Birdie Tongue Twister

The Birdie Tongue Twister

Birdie birdie in the sky laid a turdie in my eye.
If cows could fly I’d have a cow pie in my eye.

Why Is It So Hard?

The rhyme chain “birdie / turdie / eye / fly / pie / eye” sets up a tight vowel pattern, but the shift from /bɜːdi/ to /tɜːdi/ is where the trouble starts: the brain resists saying “turdie” because it sounds wrong, creating a half-second of hesitation that breaks the rhythm. The second line then resets the sentence with “if cows could fly,” switching the /aɪ/ vowel into a conditional clause before landing on “cow pie in my eye.” The compressed cadence means any hesitation from the first line carries straight into the second.

History

“Birdie Birdie in the Sky” is a modern playground chant that spread orally through English-speaking schoolyards from roughly the mid-20th century. It belongs to the tradition of mildly irreverent children’s nonsense rhymes where comic content is part of the challenge. Unlike classical tongue twisters, which target a specific phonetic mechanism, this one uses social awkwardness as an additional obstacle: speakers hesitate because “turdie” sounds impolite, and that hesitation is what trips the tongue.
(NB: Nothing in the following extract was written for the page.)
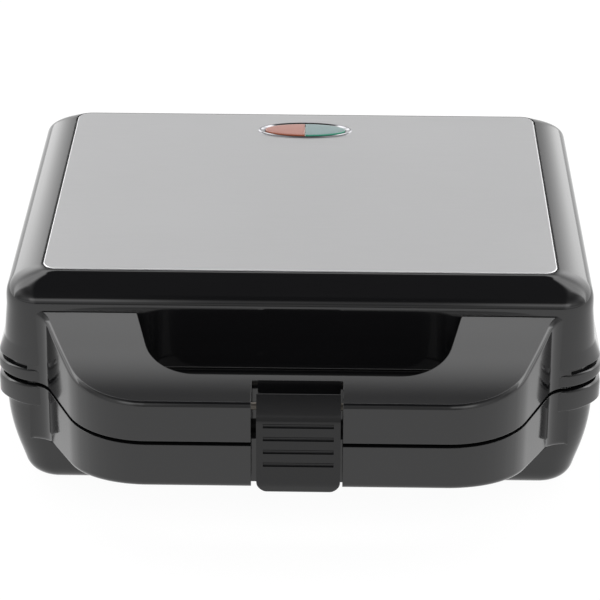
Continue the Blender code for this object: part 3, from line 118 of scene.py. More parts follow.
def node(tree, kind, links=(), **settings):
    """Add a shader node. Settings name its inputs or its own fields; links are (input name, output)."""
    made = tree.nodes.new(kind)
    for name, value in settings.items():
        label = name.replace("_", " ")
        if hasattr(made, name):
            setattr(made, name, value)
        else:
            made.inputs[label].default_value = value
    for name, output in links:
        tree.links.new(made.inputs[name], output)
    return made


def ramp(tree, value, stops):
    """Grey levels along a value: stops are (position, level), blended smoothly."""
    made = node(tree, "ShaderNodeValToRGB", [("Fac", value)])
    made.color_ramp.interpolation = "EASE"
    marks = made.color_ramp.elements
    marks[0].position, marks[-1].position = stops[0][0], stops[-1][0]
    for place, (position, level) in enumerate(stops):
        mark = marks.new(position) if 0 < place < len(stops) - 1 else marks[0 if place == 0 else -1]
        mark.color = (level, level, level, 1)
    return made.outputs["Color"]


def maths(tree, kind, *values):
    """A maths node; each value is an output or a number."""
    made = node(tree, "ShaderNodeMath", operation=kind)
    for slot, value in zip(made.inputs, values):
        if isinstance(value, (int, float)):
            slot.default_value = value
        else:
            tree.links.new(slot, value)
    return made.outputs[0]


# %% World
world = bpy.data.worlds.new("studio")
bpy.context.scene.world = world
world.use_nodes = True
tree = world.node_tree
tree.nodes.clear()
ray = node(tree, "ShaderNodeTexCoord").outputs["Generated"]
axes = node(tree, "ShaderNodeSeparateXYZ", [("Vector", ray)])
over = maths(tree, "ARCTAN2", axes.outputs["Z"], maths(tree, "MULTIPLY", axes.outputs["Y"], -1))
share = maths(tree, "DIVIDE", over, pi)
stops = ((0.0, 0.06), (0.10, 0.16), (0.19, 0.42), (0.27, 0.02), (0.50, 0.01), (0.56, 0.60), (0.63, 0.52),
         (0.73, 0.08), (0.86, 0.16), (1.0, 0.26))
sideways = maths(tree, "ABSOLUTE", axes.outputs["X"])
screen = ramp(tree, sideways, ((0.0, 0.3), (0.06, 0.3), (0.13, 1.0), (0.45, 1.0), (0.6, 0.2), (1.0, 0.1)))
near = ramp(tree, share, ((0.0, 0.0), (0.08, 0.0), (0.12, 1.0), (0.34, 1.0), (0.38, 0.0), (1.0, 0.0)))
veil = maths(tree, "SUBTRACT", 1.0, maths(tree, "MULTIPLY", near, maths(tree, "SUBTRACT", 1.0, screen)))
room = maths(tree, "MULTIPLY", maths(tree, "MULTIPLY", ramp(tree, share, stops), veil), 5.0)
walls = ramp(tree, sideways, ((0.0, 0.0), (0.22, 0.0), (0.38, 1.0), (1.0, 0.8)))
height = ramp(tree, axes.outputs["Z"], ((0.0, 0.55), (0.2, 0.75), (0.5, 1.0), (0.85, 0.2)))
behind = maths(tree, "MULTIPLY_ADD", axes.outputs["Y"], 0.5, 0.5)
height = maths(tree, "MULTIPLY", height, ramp(tree, behind, ((0.0, 0.25), (0.35, 0.3), (0.6, 1.0), (1.0, 1.0))))
lit = maths(tree, "ADD", room, maths(tree, "MULTIPLY", maths(tree, "MULTIPLY", walls, height), 3.0))
rays = node(tree, "ShaderNodeLightPath")
plain_white = maths(tree, "MULTIPLY", rays.outputs["Is Camera Ray"], 1.0)
around = maths(tree, "MULTIPLY", lit, maths(tree, "SUBTRACT", 1.0, rays.outputs["Is Camera Ray"]))
shade = node(tree, "ShaderNodeBackground")
tree.links.new(shade.inputs["Strength"], maths(tree, "ADD", plain_white, around))
node(tree, "ShaderNodeOutputWorld", [("Surface", shade.outputs[0])])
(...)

No author is credited.

Tips for Saying It

  • Commit to “turdie” without hesitation: the social awkwardness is the trap, not the sounds themselves.
  • Say “birdie turdie” five times fast to normalise the rhyme pair before adding the rest of the line.
  • Deliver it deadpan: the comedy lands harder and the rhythm stays cleaner when you treat it like a serious recitation.